A new story about a close call on the Mississippi River at the Star Tribune:
The sky was still dark on a Sunday morning a year ago when I set my new solo canoe on the surface of the Mississippi River. I’d been thinking about this moment for years, dreaming of all the places I could paddle once I got this boat. Now, I was finally ready to launch on its maiden voyage.
I strapped my drybag onto the crossbar, waded into the river in my rubber boots, just north of the Ford Parkway Bridge between Minneapolis and St. Paul. I slid the boat out. When I stepped in, I noticed that it felt unsteadier than boats I was used to. Then I sat down, started paddling and forgot about it.

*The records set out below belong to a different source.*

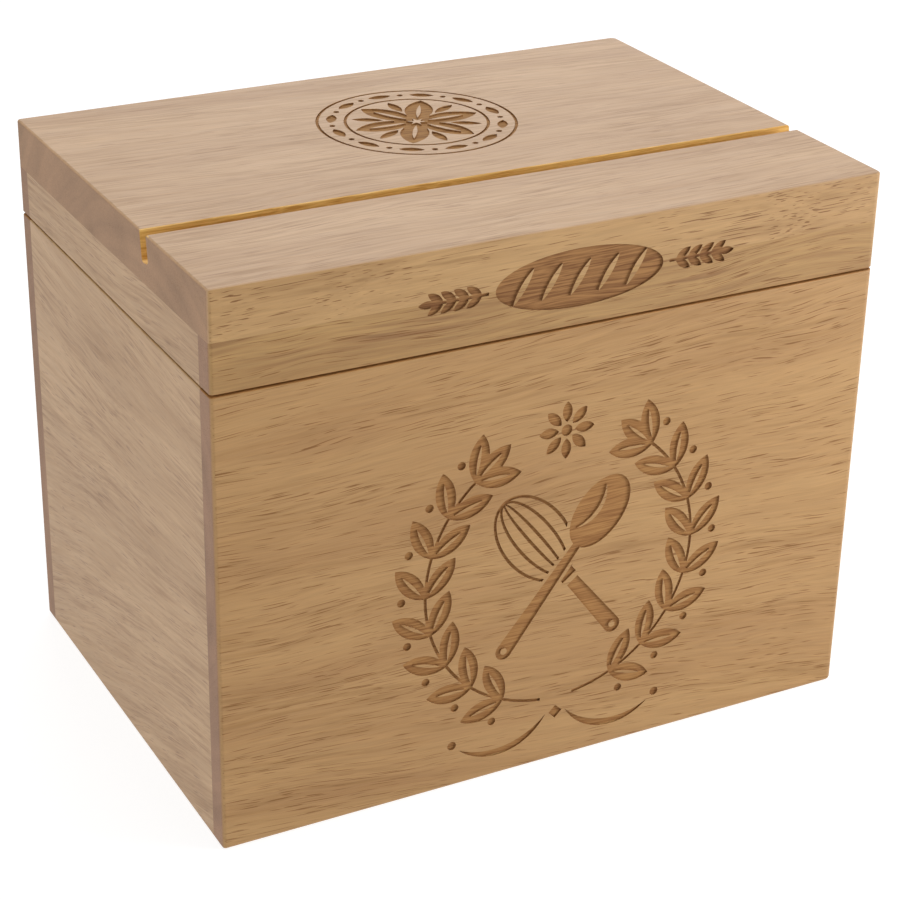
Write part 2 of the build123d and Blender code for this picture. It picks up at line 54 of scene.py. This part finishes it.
def rubberwood(name, grain, across, cut_at, figure, pith, tones, pores=(0.9, 0.9), stripes=1.0):
    """Starts a board's material: rubberwood with its grain along one axis and its face across another.

    cut_at: where along the log the board was sawn, in mm, so that no two boards share a figure.
    figure: how the grain lies on the face. Its lean in degrees, how much it fans out along the board, as a
    share per millimetre, and its dive into the board in degrees.
    pith: the middle of the log from the middle of the box, across the face and down through the board, in mm.
    tones: the pale wood, the tan wood, the streaks, the open pores and the end grain.
    pores: how far open pores show on the face and on the edge. stripes: how far streaks and fibres show.
    """
    lean, fan, dive = figure
    pale, tan, streak, pore, end = (linear(tone) for tone in tones)
    material = bpy.data.materials.new(name)
    material.use_nodes = True
    tree = material.node_tree
    tree.nodes.clear()
    through = ({"X", "Y", "Z"} - {grain, across}).pop()

    # The log's own frame in millimetres: x along the grain, y across the face, z down through the board.
    surface = add(tree, "ShaderNodeTexCoord")
    place = add(tree, "ShaderNodeSeparateXYZ", {0: surface.outputs["Object"]})
    turned = add(tree, "ShaderNodeCombineXYZ", {
        0: place.outputs[grain], 1: place.outputs[across], 2: place.outputs[through],
    })
    log = add(tree, "ShaderNodeMapping", {
        "Vector": turned.outputs[0],
        "Location": (0, -pith[0], -pith[1]),
        "Rotation": (0, math.radians(dive), math.radians(-lean)),
        "Scale": (1 / MM, 1 / MM, 1 / MM),
    })
    log_place = add(tree, "ShaderNodeSeparateXYZ", {0: log.outputs[0]})
    spread = add(tree, "ShaderNodeMath", {
        0: log_place.outputs[0], 1: fan, 2: 1,
    }, operation="MULTIPLY_ADD")
    fanned = add(tree, "ShaderNodeMath", {
        0: log_place.outputs[1], 1: spread.outputs[0],
    }, operation="MULTIPLY")
    along = add(tree, "ShaderNodeMath", {0: log_place.outputs[0], 1: cut_at}, operation="ADD")
    straight = add(tree, "ShaderNodeCombineXYZ", {
        0: along.outputs[0], 1: fanned.outputs[0], 2: log_place.outputs[2],
    })

    def cells(source, length, width, depth):
        """Stretches space into cells of the given length, width and depth in millimetres."""
        stretched = add(tree, "ShaderNodeVectorMath", {
            0: source.outputs[0], 1: (1 / length, 1 / width, 1 / depth),
        }, operation="MULTIPLY")
        return stretched.outputs[0]

    # The grain wanders by a millimetre or two over a hand's width.
    wander = (0, 9, 2)
    drift = add(tree, "ShaderNodeTexNoise", {
        "Vector": cells(straight, 75, 22, 40), "Scale": 1, "Detail": 2.5,
    })
    centred = add(tree, "ShaderNodeVectorMath", {
        0: drift.outputs["Color"], 1: (0.5, 0.5, 0.5),
    }, operation="SUBTRACT")
    shift = add(tree, "ShaderNodeVectorMath", {0: centred.outputs[0], 1: wander}, operation="MULTIPLY")
    bent = add(tree, "ShaderNodeVectorMath", {
        0: straight.outputs[0], 1: shift.outputs[0],
    }, operation="ADD")

    # Growth rings, about 7 mm apart, cut into long soft bands. Clouds of colour lie over them.
    ring_spacing = 7
    from_pith = add(tree, "ShaderNodeVectorMath", {
        0: bent.outputs[0], 1: (0, 1 / ring_spacing, 1 / ring_spacing),
    }, operation="MULTIPLY")
    radius = add(tree, "ShaderNodeVectorMath", {0: from_pith.outputs[0]}, operation="LENGTH")
    rings = add(tree, "ShaderNodeTexNoise", {
        "W": radius.outputs["Value"], "Scale": 1, "Detail": 3, "Roughness": 0.6,
    }, noise_dimensions="1D")
    clouds = add(tree, "ShaderNodeTexNoise", {"Vector": cells(bent, 75, 17, 17), "Scale": 1, "Detail": 2})
    ring_share = add(tree, "ShaderNodeMapRange", {
        "Value": rings.outputs[0], "From Min": 0.32, "From Max": 0.7,
    })
    cloud_share = add(tree, "ShaderNodeMapRange", {
        "Value": clouds.outputs[0], "From Min": 0.34, "From Max": 0.66,
    })
    broad = add(tree, "ShaderNodeMix", {0: 0.5, 2: ring_share.outputs[0], 3: cloud_share.outputs[0]})
    ground = add(tree, "ShaderNodeMix", {0: broad.outputs[0], 6: pale, 7: tan}, data_type="RGBA")

    # Streaks a few centimetres long and a millimetre or two wide, and fibres half a millimetre wide. They
    # gather in patches and leave the wood between them smooth.
    patches = add(tree, "ShaderNodeTexNoise", {"Vector": cells(bent, 48, 11, 11), "Scale": 1, "Detail": 1})
    patch_share = add(tree, "ShaderNodeMapRange", {
        "Value": patches.outputs[0], "From Min": 0.35, "From Max": 0.65,
        "To Min": 0.35 * stripes, "To Max": 1.3 * stripes,
    })
    streak_noise = add(tree, "ShaderNodeTexNoise", {
        "Vector": cells(bent, 28, 1.1, 1.6), "Scale": 1, "Detail": 2, "Roughness": 0.6,
    })
    streak_lines = add(tree, "ShaderNodeMapRange", {
        "Value": streak_noise.outputs[0], "From Min": 0.44, "From Max": 0.86,
    })
    streak_share = add(tree, "ShaderNodeMath", {
        0: streak_lines.outputs[0], 1: patch_share.outputs[0],
    }, operation="MULTIPLY", use_clamp=True)
    streaked = add(tree, "ShaderNodeMix", {
        0: streak_share.outputs[0], 6: ground.outputs[2], 7: streak,
    }, data_type="RGBA")
    fibres = add(tree, "ShaderNodeTexNoise", {
        "Vector": cells(bent, 14, 0.4, 0.4), "Scale": 1, "Detail": 2, "Roughness": 0.6,
    })
    fibre_swing = 0.13 * stripes
    fibre_tone = add(tree, "ShaderNodeMapRange", {
        "Value": fibres.outputs[0], "From Min": 0.25, "From Max": 0.75,
        "To Min": 1 + fibre_swing, "To Max": 1 - fibre_swing,
    })
    fibrous = add(tree, "ShaderNodeHueSaturation", {
        "Color": streaked.outputs[2], "Value": fibre_tone.outputs[0],
    })

    # Pores: vessels that the saw has opened lengthwise, as dark dashes a third of a millimetre wide.
    vessels = add(tree, "ShaderNodeTexNoise", {
        "Vector": cells(bent, 11, 0.28, 0.28), "Scale": 1, "Detail": 0.5,
    })
    least = add(tree, "ShaderNodeMapRange", {
        "Value": patches.outputs[0], "From Min": 0.3, "From Max": 0.7, "To Min": 0.69, "To Max": 0.61,
    })
    above = add(tree, "ShaderNodeMath", {0: vessels.outputs[0], 1: least.outputs[0]}, operation="SUBTRACT")
    dashes = add(tree, "ShaderNodeMapRange", {"Value": above.outputs[0], "From Min": 0, "From Max": 0.07})
    facing = add(tree, "ShaderNodeVectorMath", {0: surface.outputs["Normal"]}, operation="ABSOLUTE")
    facings = add(tree, "ShaderNodeSeparateXYZ", {0: facing.outputs[0]})
    pore_depth = add(tree, "ShaderNodeMapRange", {
        "Value": facings.outputs[through], "From Min": 0.3, "From Max": 0.7,
        "To Min": pores[1], "To Max": pores[0],
    })
    open_pores = add(tree, "ShaderNodeMath", {
        0: dashes.outputs[0], 1: pore_depth.outputs[0],
    }, operation="MULTIPLY")
    long_grain = add(tree, "ShaderNodeMix", {
        0: open_pores.outputs[0], 6: fibrous.outputs[0], 7: pore,
    }, data_type="RGBA")

    # End grain: the cut ends of the fibres drink the oil and turn mauve brown, with clouds and dark flecks.
    end_pore_share = 0.4
    is_end = add(tree, "ShaderNodeMapRange", {
        "Value": facings.outputs[grain], "From Min": 0.6, "From Max": 0.9,
    }, interpolation_type="SMOOTHSTEP")
    end_cloud = add(tree, "ShaderNodeMapRange", {"Value": broad.outputs[0], "To Min": 1.16, "To Max": 0.84})
    end_value = add(tree, "ShaderNodeMath", {
        0: end_cloud.outputs[0], 1: fibre_tone.outputs[0],
    }, operation="MULTIPLY")
    end_ground = add(tree, "ShaderNodeHueSaturation", {"Color": end, "Value": end_value.outputs[0]})
    end_pores = add(tree, "ShaderNodeMath", {0: dashes.outputs[0], 1: end_pore_share}, operation="MULTIPLY")
    end_tone = add(tree, "ShaderNodeMix", {
        0: end_pores.outputs[0], 6: end_ground.outputs[0], 7: pore,
    }, data_type="RGBA")
    colour = add(tree, "ShaderNodeMix", {
        0: is_end.outputs[0], 6: long_grain.outputs[2], 7: end_tone.outputs[2],
    }, data_type="RGBA")

    # Eased edges: the sandpaper has turned them over, and a paler line is painted along them: a painted
    # highlight, where the rounded edges catch the light.
    widest = add(tree, "ShaderNodeMath", {0: facings.outputs[0], 1: facings.outputs[1]}, operation="MAXIMUM")
    widest = add(tree, "ShaderNodeMath", {0: widest.outputs[0], 1: facings.outputs[2]}, operation="MAXIMUM")
    edge_highlight_share = add(tree, "ShaderNodeMapRange", {
        "Value": widest.outputs[0], "From Min": 0.98, "From Max": 0.85, "To Max": 0.5,
    })
    edge_highlighted = add(tree, "ShaderNodeMix", {
        0: edge_highlight_share.outputs[0], 6: colour.outputs[2], 7: pale,
    }, data_type="RGBA")

    # Satin oil: a little duller in the streaks, and nearly matt on the thirsty end grain.
    end_roughness = 0.72
    satin = add(tree, "ShaderNodeMapRange", {
        "Value": streak_noise.outputs[0], "To Min": 0.44, "To Max": 0.6,
    })
    roughness = add(tree, "ShaderNodeMix", {0: is_end.outputs[0], 2: satin.outputs[0], 3: end_roughness})
    height = add(tree, "ShaderNodeMath", {
        0: fibres.outputs[0], 1: open_pores.outputs[0],
    }, operation="SUBTRACT")
    return SimpleNamespace(
        material=material, tree=tree, place=place, facings=facings, is_end=is_end.outputs[0],
        colour=edge_highlighted.outputs[2], roughness=roughness.outputs[0], height=height.outputs[0],
        lines=fibres.outputs[0],
    )


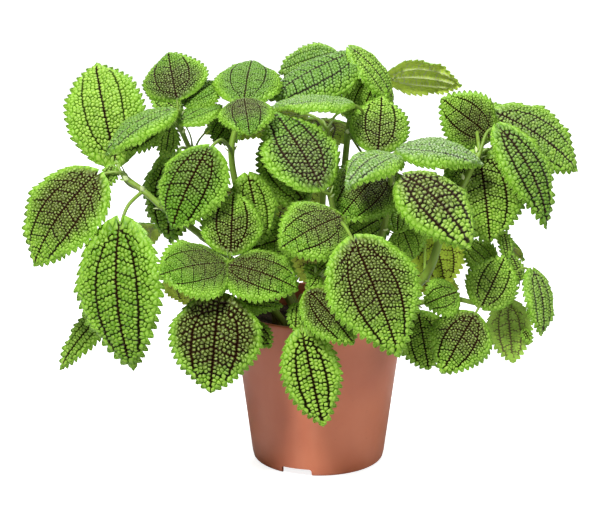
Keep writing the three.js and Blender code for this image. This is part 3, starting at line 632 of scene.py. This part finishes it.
def add_tube(mesh, line, run, radius, sides, values, ridges=0.0, groove=0.0):
    """A closed tube along a line. radius and values have an entry for each point of the line."""
    along = unit(np.gradient(line, axis=0))
    up = np.array([0, 0, 1] if abs(along[0][2]) < 0.8 else [0, 1, 0])
    across = np.array([up := squared(up, direction) for direction in along])
    angle = np.linspace(0, 2 * pi, sides + 1)
    off_top = (angle + pi) % (2 * pi) - pi
    shape = 1 + ridges * np.cos(4 * angle) - groove * np.exp(-(off_top / 0.5) ** 2)
    cosine, sine = np.cos(angle)[:, None], np.sin(angle)[:, None]
    ring = (across[:, None] * cosine + np.cross(along, across)[:, None] * sine) * shape[:, None]
    points = (line[:, None] + ring * radius[:, None, None]).reshape(-1, 3)
    ids = np.arange(len(points)).reshape(-1, sides + 1)
    a, b, c, d = cells(ids)
    cap = np.full(sides, len(points))
    caps = np.c_[cap, ids[0, 1:], ids[0, :-1]], np.c_[cap + 1, ids[-1, :-1], ids[-1, 1:]]
    faces = join([np.c_[a, b, c], np.c_[a, c, d], *caps])
    girth, ends = radius.mean(), [0, -1]
    flat = np.stack(np.broadcast_arrays(angle * girth, run[:, None]), -1).reshape(-1, 2)
    flat = join([flat, [[girth * pi, 0], [girth * pi, run[-1]]]])
    values = {column: join([np.repeat(value, sides + 1), value[ends]]) for column, value in values.items()}
    start = mesh.add(join([points, line[ends]]), values)
    mesh.face(faces + start, BARK, flat[faces])


def add_stem(mesh, radius, joints):
    top = joints[-1] + 2.5 * unit(joints[-1] - joints[-2])
    line, run = through([joints[0] - [0, 0, STEM_BELOW], *joints, top], 10 + 16 * len(joints))
    radius = radius * np.interp(run / run[-1], [0, 0.6, 0.97, 1], [1.02, 0.9, 0.72, 0.3])
    for joint in joints[1:]:
        gap = np.linalg.norm(line - joint, axis=1)
        radius = radius * (1 + SWELLING * np.exp(-((gap / SWELLING_REACH) ** 2)))
    values = {BRONZE: np.exp(-((line[:, 2] - SOIL_TOP) / 14) ** 2), LIGHT: 0.35 + 0.3 * run / run[-1]}
    add_tube(mesh, line, run, radius, STEM_SIDES, values, ridges=0.07)


def add_stalk(mesh, leaf, joint):
    arrive = unit(leaf.forward + leaf.face * (leaf.arch * 4))
    span = np.linalg.norm(leaf.base - joint)
    bend = leaf.base - arrive * 0.45 * span
    middle = 0.25 * joint + 0.5 * bend + 0.25 * leaf.base
    under = -0.25 - THICKNESS
    at, lift = np.array([0.012, STALK_INTO_BLADE, 0.16]), np.array([under, under - 0.15, under])
    ends = leaf.point(at, np.zeros(3), lift)
    line, run = through([joint, middle, *ends], max(8, round(span / 2) + 8))
    thick = min(max(leaf.length / 42, 0.5), 1.3) * 0.9
    radius = thick * np.interp(run / run[-1], [0, 0.1, 0.5, 0.75, 1], [1.15, 1.0, 0.88, 0.85, 0.3])
    values = {LIGHT: np.full(len(line), 0.5 + 0.25 * leaf.shades[1])}
    add_tube(mesh, line, run, radius, STALK_SIDES, values, groove=0.12)


def add_scale(mesh, place, direction, face, length, width, pale):
    """A small entire leaf: a stipule, or a leaf of a bud."""
    forward = unit(direction)
    face = squared(face, forward)
    u, v = np.meshgrid(np.linspace(0, 1, SCALE_ROWS), np.linspace(-1, 1, SCALE_COLUMNS), indexing="ij")
    u, v = u.ravel(), v.ravel()
    half = width / 2 * np.sin(pi * np.clip(u, 0.02, 0.99) ** 0.8)
    base = place + forward * (u * length)[:, None] + np.cross(forward, face) * (half * v)[:, None]
    a, b, c, d = cells(np.arange(len(u)).reshape(SCALE_ROWS, SCALE_COLUMNS))
    # Diagonals run into the corners, so that no triangle lies wholly on the rim
    other = (u[a] < 0.5) != (v[a] < 0)
    faces = join([np.c_[a, b, np.where(other, d, c)], np.c_[np.where(other, b, a), c, d]])
    flat = np.c_[half * v, u * length]
    for side in (1, -1):
        swell = 0.5 * side * (1 - v**2) * (u * (1 - u)) ** 0.5
        lift = swell - 0.25 * half * v**2 + 0.1 * length * u * (1 - u)
        start = mesh.add(base + face * lift[:, None], {NET: 0.5, LIGHT: pale})
        mesh.face(faces[:, ::side] + start, SCALE, flat[faces])


def add_joint_scales(mesh, radius, joints, random):
    """Two pale stipules at each joint, on opposite sides turned at random, and a bud of two folded leaves at
    the tip.
    """
    for before, joint in zip(joints, joints[1:]):
        ahead = unit(joint - before)
        turn = random.uniform(0, ROUND)
        side = unit(np.cross(ahead, [cos(turn), sin(turn), 0.3]))
        for out in (-side, side):
            place = joint + out * radius * 0.8 - ahead
            add_scale(mesh, place, unit(ahead * 0.8 + out * 0.6), unit(out - ahead * 0.3), 4.2, 3.0, 0.9)
    side = unit(np.cross(ahead, [0.3, 1, 0.2]))
    for out in (-side, side):
        place = joints[-1] + ahead + out * 0.5
        add_scale(mesh, place, unit(ahead + out * 0.45), unit(ahead * 0.5 - out), 6.0, 4.0, 0.3)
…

Spring had come early. The temperature the week before had been in the 70s, and the snow and cold felt like a distant memory, even though a week or so before, ice floes had drifted past here. I knew the water was cold, but that seemed like more of an inconvenience than a threat. Besides, after the first pandemic winter, I was desperate to get outside.
The sun was rising. I paddled up the “gorge” section of the Mississippi, which runs between the high banks of the Twin Cities, with hills — cliffs, almost — on either side. To the east side, an owl called. From the west, another answered. I was in the middle of the city, but also very far from it.
Although I was a fairly experienced canoeist, I’d never owned, or even paddled, a solo canoe. I’d been to the Boundary Waters Canoe Area Wilderness many times, and worked as the trips director for a YMCA camp in northern Minnesota. A few years earlier, my wife and two daughters had paddled down 125 miles of the Mississippi together on a five-day trip.
I was careful. I always stepped along the midline. In all that time, I’d never tipped a canoe, and I had no reason to expect today would be any different.
The air temperature was 31 degrees, but it didn’t feel that cold. As I made my way upstream the wind started gusting out of the northwest, though I was protected by the west bank. I moved along, making good time, staying close to shore. But when I came to the Lake Street bridge, I decided to go around a footing in the middle of the river before heading downstream.
As I moved out into the main channel, the wind grew stronger. The canoe was light Kevlar, and as I tried to paddle left, it kept blowing me right. So I reached out for a big “C” stroke to correct my course. As I did this, the bow came up, and the wind seemed to catch it from underneath. Before I knew what was happening, the canoe was tipping slowly at first, then faster. I tried to shift my weight back to the middle but was too late. I was past the point of no return. I looked up at the underside of the bridge as I sank sideways into the cold water.
Submerged to my neck, I was shaken but still calm.
“OK,” I said out loud, “just get to shore.”